San Francisco Bay Guardian editor and publisher Bruce Brugmann, a fierce critic, calls New Times’s editorial philosophy "libertarianism on the rocks with giant stocks of neo-con politics."
Village Voice Media — which publishes papers in Seattle, Los Angeles, Nashville, Minneapolis, and Orange County, California — is home to the most famous name in alternative journalism, the Manhattan-based Village Voice. Founded 50 years ago by a group that included Norman Mailer, the paper has won three Pulitzer Prizes and has been a lion of liberal alternative journalism, covering city, state, and national politics aggressively.
Alex Jones, the director of Harvard’s Shorenstein Center and a former New York Times media reporter, believes the Voice has recently lost some of its "huge interest in politics." But, he adds, "it’s certainly a player in terms of culture, particularly in terms of pop culture, art, and music."

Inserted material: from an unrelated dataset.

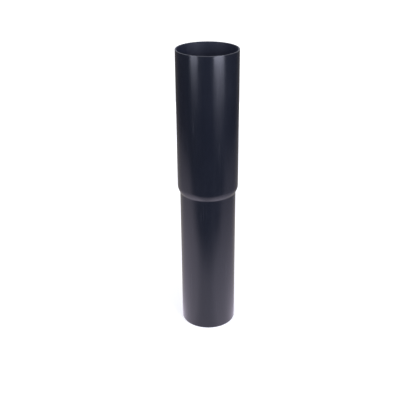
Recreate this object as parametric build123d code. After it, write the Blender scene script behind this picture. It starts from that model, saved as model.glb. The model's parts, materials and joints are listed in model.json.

The Voice — which is a union shop — has an internal culture that’s famously feisty and fractious. When the company recently announced it was cutting writers’ pay, senior editor Robert Christgau wrote a letter posted on a popular media Web site vowing, "We at the Voice are not taking this lying down." Christgau also noted, "Many believe this is an attempt by management to render the paper more salable."
If such a sale should go through, one big question would concern the fate of the Village Voice.
"I don’t see how you can avoid some radical change," says writer and noted civil libertarian Nat Hentoff, who has been at the Voice since 1958. Noting that the New Times is neither unionized nor "anti-establishment," Hentoff adds: "That is, to understate things, troubling."
Michael Tomasky, executive editor of The American Prospect and a former Voice staffer, hopes that any new owner would "leave it alone. The Voice is the Voice. Rupert Murdoch owned the Voice at one time and Rupert didn’t try to change it politically," he says. "To mess with it would be a shock to the system of the place and to its readers."